Brown, who is married to a retired New Market Middle School teacher, says he got the gig by making friends with teachers and letting them know that he’d like to volunteer when he retired. They took him up on his offer.

“They said we could use you in the classroom,” Brown recalls. “I just saw a need and I didn’t want to just come for an hour a day. So, I thought I’d go to help because there’s always books to put away so I just come in and do that.”

He says he also does administrative work such as collect folders from classrooms and put fliers from the PTA or important letters to parents inside of them.

Richard Holter, 91, has been a volunteer for about a decade. One of Homewood’s Sunshine Readers, Holter says he has worked in at least three schools over the years but enjoys helping out at Brunswick Elementary the most. He credits a lot of this to Lucas’ organizational skills and attention to detail.

Hubbard says the responses the volunteers get from the children show how valued they are.

“We are having an impact on their lives,” he says. “Being there, having this special person just for them … they are getting individualized attention. They kind of have a captive audience. They know your time is their time.”

One student in particular touched his heart.
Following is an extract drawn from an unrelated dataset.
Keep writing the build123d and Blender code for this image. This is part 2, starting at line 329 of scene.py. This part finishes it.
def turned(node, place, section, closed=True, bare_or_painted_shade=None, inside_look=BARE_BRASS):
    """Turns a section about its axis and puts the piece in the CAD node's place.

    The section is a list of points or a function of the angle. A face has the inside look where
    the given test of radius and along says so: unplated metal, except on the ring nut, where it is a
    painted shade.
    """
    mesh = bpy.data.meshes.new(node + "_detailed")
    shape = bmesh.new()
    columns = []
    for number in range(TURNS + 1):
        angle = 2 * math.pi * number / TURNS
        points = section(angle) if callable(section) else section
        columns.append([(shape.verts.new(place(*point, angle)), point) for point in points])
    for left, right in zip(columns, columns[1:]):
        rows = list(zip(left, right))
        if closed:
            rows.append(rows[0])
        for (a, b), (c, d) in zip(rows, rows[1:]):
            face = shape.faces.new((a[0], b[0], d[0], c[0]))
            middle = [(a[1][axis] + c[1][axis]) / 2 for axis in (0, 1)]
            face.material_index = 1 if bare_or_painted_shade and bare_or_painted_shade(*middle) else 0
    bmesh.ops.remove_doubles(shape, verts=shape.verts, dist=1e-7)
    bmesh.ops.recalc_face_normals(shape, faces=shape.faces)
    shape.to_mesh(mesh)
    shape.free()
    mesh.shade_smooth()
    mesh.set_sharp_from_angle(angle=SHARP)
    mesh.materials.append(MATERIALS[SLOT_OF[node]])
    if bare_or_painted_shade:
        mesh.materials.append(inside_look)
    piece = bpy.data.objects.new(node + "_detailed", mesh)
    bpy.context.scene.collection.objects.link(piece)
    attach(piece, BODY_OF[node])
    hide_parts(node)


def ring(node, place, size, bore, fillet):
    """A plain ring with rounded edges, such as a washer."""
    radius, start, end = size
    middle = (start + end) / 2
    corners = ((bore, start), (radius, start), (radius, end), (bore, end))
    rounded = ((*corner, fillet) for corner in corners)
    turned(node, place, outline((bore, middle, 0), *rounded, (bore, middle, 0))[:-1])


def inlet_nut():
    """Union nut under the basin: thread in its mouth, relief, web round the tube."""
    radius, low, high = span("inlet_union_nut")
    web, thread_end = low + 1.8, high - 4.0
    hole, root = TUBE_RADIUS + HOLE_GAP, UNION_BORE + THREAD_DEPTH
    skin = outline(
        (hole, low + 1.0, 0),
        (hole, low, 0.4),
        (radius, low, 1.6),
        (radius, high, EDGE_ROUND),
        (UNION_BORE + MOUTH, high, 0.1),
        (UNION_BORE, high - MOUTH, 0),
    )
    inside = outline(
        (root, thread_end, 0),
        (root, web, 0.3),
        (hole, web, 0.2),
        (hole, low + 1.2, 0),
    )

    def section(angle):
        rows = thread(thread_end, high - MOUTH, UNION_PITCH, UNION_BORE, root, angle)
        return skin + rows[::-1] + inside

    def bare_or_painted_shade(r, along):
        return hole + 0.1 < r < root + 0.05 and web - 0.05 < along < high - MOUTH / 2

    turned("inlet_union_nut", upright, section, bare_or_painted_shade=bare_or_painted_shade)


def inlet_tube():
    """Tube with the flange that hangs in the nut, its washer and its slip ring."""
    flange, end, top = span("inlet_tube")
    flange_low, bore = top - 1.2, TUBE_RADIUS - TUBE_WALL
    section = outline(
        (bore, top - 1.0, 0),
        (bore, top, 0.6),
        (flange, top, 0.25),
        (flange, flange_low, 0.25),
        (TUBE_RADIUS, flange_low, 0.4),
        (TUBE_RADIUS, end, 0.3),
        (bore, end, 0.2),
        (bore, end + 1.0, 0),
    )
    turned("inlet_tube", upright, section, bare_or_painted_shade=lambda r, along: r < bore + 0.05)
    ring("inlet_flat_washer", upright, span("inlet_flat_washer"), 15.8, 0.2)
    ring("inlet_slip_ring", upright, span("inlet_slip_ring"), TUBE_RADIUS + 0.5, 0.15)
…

“I have one experience with a girl who came to my class and you could tell she would like to be anywhere else. She wouldn’t say a thing. You had to pull to get a word out of her,” Holter recalls.

By the end of the school year, that had dramatically changed.

“She brought me a real nice note at the end of the year, thanking me. She even came back to see me a year later,” he says. “And another time, a family came here to Homewood to visit me.”

“This is a privilege to be able to do.”